Enter the world of Arboreal, a speculative performance that connects body, forest and city. Located in parallel sites of Stockholm, Sweden, and the adjacent ancient forest within Tyresta National Park, Arboreal blurs the boundaries between wilderness and cityscape. Central to this experience is a performative building, shaped by the interplay of spatial and temporal connections between the body-in-motion and the forest. Within meticulously choreographed architectural spaces, digitally recorded bodies from the forest perform, their movements shaping an evolving cityscape. Motion-capture and digital recording technologies are pivotal to this exploration, challenging human-centric spatial norms. Through augmented reality overlays and forest dance projections, viewers engage with recorded performances, while the building itself dynamically responds to performers’ control, illuminating and moving in sync with the time of day. This otherworldly project questions traditional urban greening approaches, advocating for a nuanced understanding of human-environment interaction. Arboreal invites audiences to reconsider their relationship with nature in urban spaces, offering an alternative view on coexisting with other beings within hybrid digital physical worlds.
Camille Dunlop
Camille Dunlop is a digital, spatial and speculative designer based in London, with a background in architecture.
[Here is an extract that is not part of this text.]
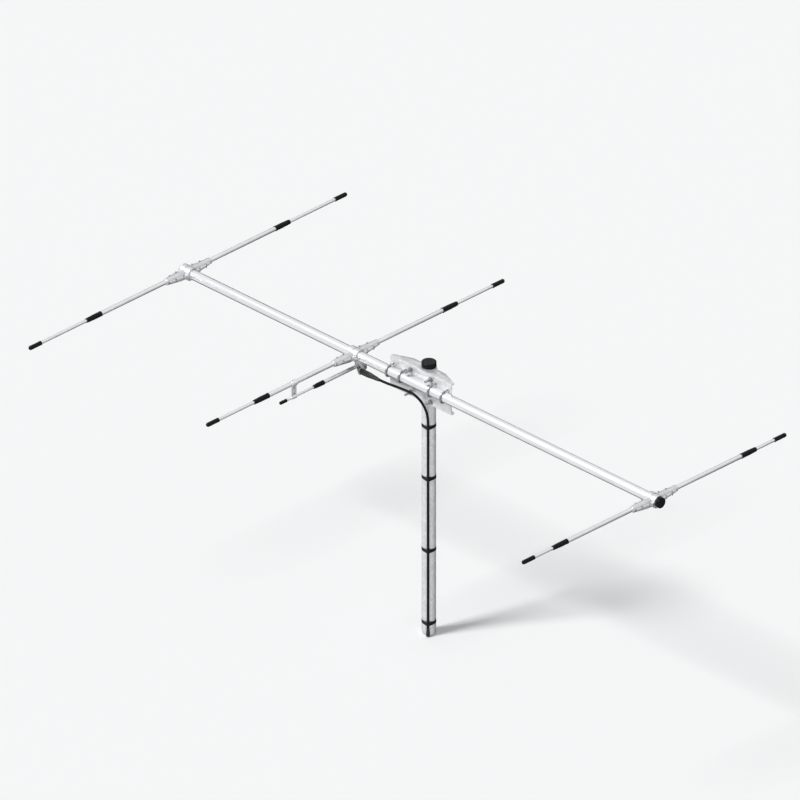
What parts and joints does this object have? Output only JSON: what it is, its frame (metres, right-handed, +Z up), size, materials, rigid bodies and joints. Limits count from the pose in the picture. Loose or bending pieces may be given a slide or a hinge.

Her work transverses time-based and digital media, engaging with feminist, ecological and architectural perspectives. Currently, she is an Art-Tech Artist in Residence at A+E Lab. Camille has worked across a variety of projects with the speculative design studio Superflux, crafting immersive and experiential futures in both client and research projects. In parallel to practice, she is a Design Tutor for Cinematic and Videogame Architecture MArch at Bartlett School of Architecture (UCL), and an Associate Lecturer at Central St Martins (UAL).